J’ai insisté pour qu’on ait plus d’avocats au comité. Dans notre domaine, on ne peut pas couper les coins ronds, mais on avait beaucoup de travail à faire, donc nous avions besoin d’une grande équipe. Au bout de la ligne, je suis très fier de mon travail, et d’avoir mis sur pieds cette équipe qui assurera ma succession.

Et aujourd’hui, quelles sont vos tâches en tant que conseiller juridique spécial?

Maintenant, le comité m’appelle pour me demander des conseils. Je travaille nettement moins d’heures! C’est en quelques sortes une pré-retraite.

Vous qui avez fait les deux, quelles sont les différences entre étudier en génie et en droit?

 Me Howard Stupp a étudié en génie et en droit.
Me Howard Stupp a étudié en génie et en droit.
Sincèrement, la bac en génie est beaucoup plus difficile qu’en droit. Il fallait vraiment bosser pour réussir!

Chaque semaine, lorsqu’on recevait des devoirs, j’étais rarement capable de répondre aux questions. Je me retrouvais souvent à copier les réponses des autres, et même avec les réponses, c’était difficile de comprendre les démarches des calculs d’une ligne à l’autre!

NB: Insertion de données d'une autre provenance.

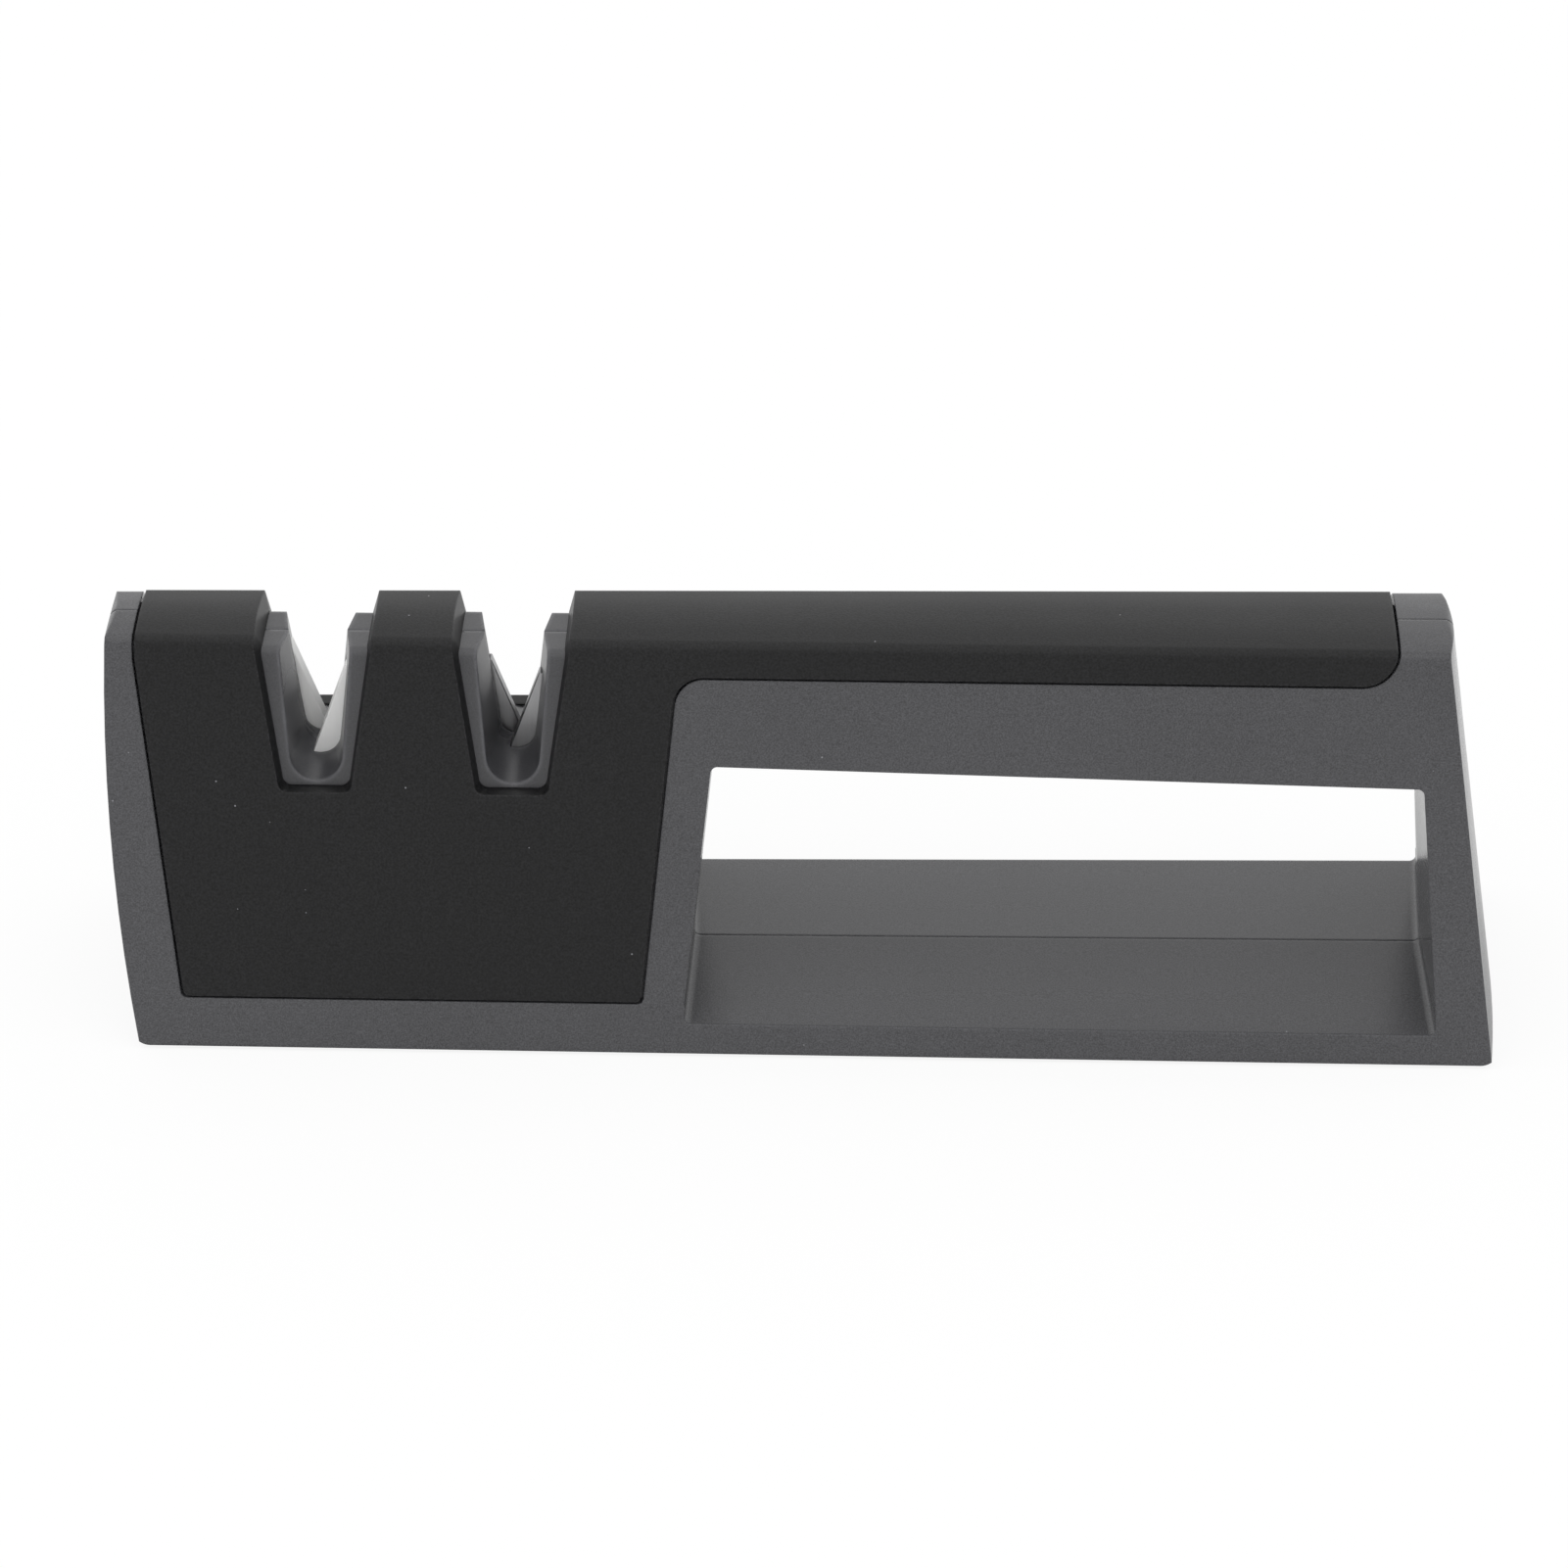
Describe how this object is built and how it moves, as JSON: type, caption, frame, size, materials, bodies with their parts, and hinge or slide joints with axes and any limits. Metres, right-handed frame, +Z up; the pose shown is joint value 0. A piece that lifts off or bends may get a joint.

En droit, je dirais que mes collègues n’étaient pas aussi sympathiques qu’en génie. Il y a plus de concurrence en droit, les gens acceptaient moins de partager leurs notes. Pourtant, en principe, c’est plus difficile de passer en génie.

Comment se déroulait votre conciliation études?

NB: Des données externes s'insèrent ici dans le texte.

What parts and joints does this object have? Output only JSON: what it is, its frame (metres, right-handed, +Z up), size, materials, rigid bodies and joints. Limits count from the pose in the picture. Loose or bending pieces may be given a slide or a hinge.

Je peux vous dire que mon père n’était vraiment pas chaud à l’idée que je fasse du sport pendant mon deuxième baccalauréat! Ça lui a pris dix ans à comprendre que la discipline, la persévérance et détermination qu’elle m’a apprise…

Même à 63 ans, je me rends compte que cette discipline me différencie des autres. Encore aujourd’hui, je ne fais jamais les choses à moitié!

Qu’est-ce qui vous attend au cours des prochaines années?

Je veux prendre du recul et réfléchir au temps qu’il me reste. Je veux profiter encore plus de la vie, surtout en donnant au prochain.

J’ai eu une belle vie, en prenant toujours au sérieux le CIO. Ça été plus qu’un travail pour moi! Maintenant, je veux trouver une autre manière d’aider les autres.